Lowery testified that Wiechert said Mina had started to cry and it got on his nerves.  Wiechert said he picked up the child, pulled her to his face and told her to “shut up.”  When the child cried even more, Wiechert shook her and hit her over and over again.  Lowery also explained how Wiechert planned to change his story upon hearing from his mother that Julia was possibly in a relationship with another man.  Wiechert told Lowery that he would say his confession was only to protect Julia. 

Although Lowery suffers from a multiple personality disorder, the effect of the disorder on his ability to recollect the conversation with Wiechert was fully explored during Lowery’s testimony.  Lowery testified that since receiving treatment for the disorder, his ability to recall was not affected.  Additionally, Lowery’s testimony was corroborated by the dates he and Wiechert were in jail, the jail visitation log of visits by Wiechert’s mother, the mother’s admission that she may have suggested to Wiechert that Julia was seeing another man, and Wiechert’s letters to Julia demanding to know if she was seeing someone else.

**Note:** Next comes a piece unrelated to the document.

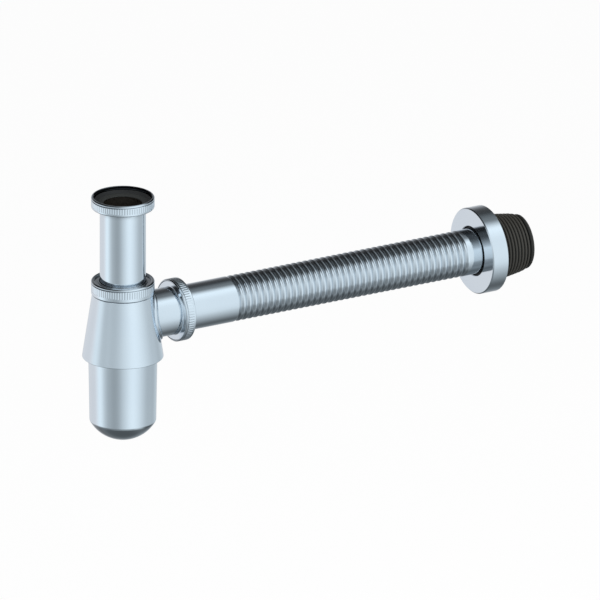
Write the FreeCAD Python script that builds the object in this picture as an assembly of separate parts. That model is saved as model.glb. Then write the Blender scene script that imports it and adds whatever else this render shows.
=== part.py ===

Julia testified that although she never observed any abusive behavior, a couple of times Wiechert became frustrated with Mina’s crying or fussy behavior and had “practically dumped her in my arms,” whereby Mina would fall into Julia’s arms.  Julia confirmed that Wiechert would yell at Mina to “shut up.”  Julia described the incident when Mina fell while Wiechert was changing her.  She said Mina “fell backwards off his hand and hit her head on the blankets that I had on the floor.”  She indicated that Mina’s head fell five or six inches.  Several weeks before Mina’s hospitalization, Julia noticed a red mark above Mina’s eye after Wiechert had bathed Mina. 

It is for the jury, not this court, to resolve conflicts in testimony and determine the credibility of witnesses.  See State v. Fettig, 172 Wis.2d 428, 448, 493 N.W.2d 254, 262 (Ct. App. 1992).  It is obvious that the jury rejected Wiechert’s explanation for his admission to the police that he shook Mina.  That determination, coupled with the evidence of Wiechert’s inappropriate behavior towards Mina and of his opportunity and reason to shake Mina, supports the conviction without any consideration of the evidence about Heidi’s injuries.  We acknowledge that the evidence regarding the timing and perpetrator of Heidi’s injuries was somewhat inconclusive and that there was a recurrent theme in the record that Wiechert had abused Heidi.  However, the jury acquitted Wiechert of the charge that he caused numerous bone fractures to Mina.  The jury did not draw the inference that because Heidi suffered unexplained bone fractures that Wiechert was the source of Mina’s unexplained bone fractures.  Our confidence in the outcome is not undermined by the possible error in the admission of evidence regarding Heidi’s injuries.

By the Court.Judgment affirmed.

                        This opinion will not be published.  See Rule 809.23(1)(b)5, Stats.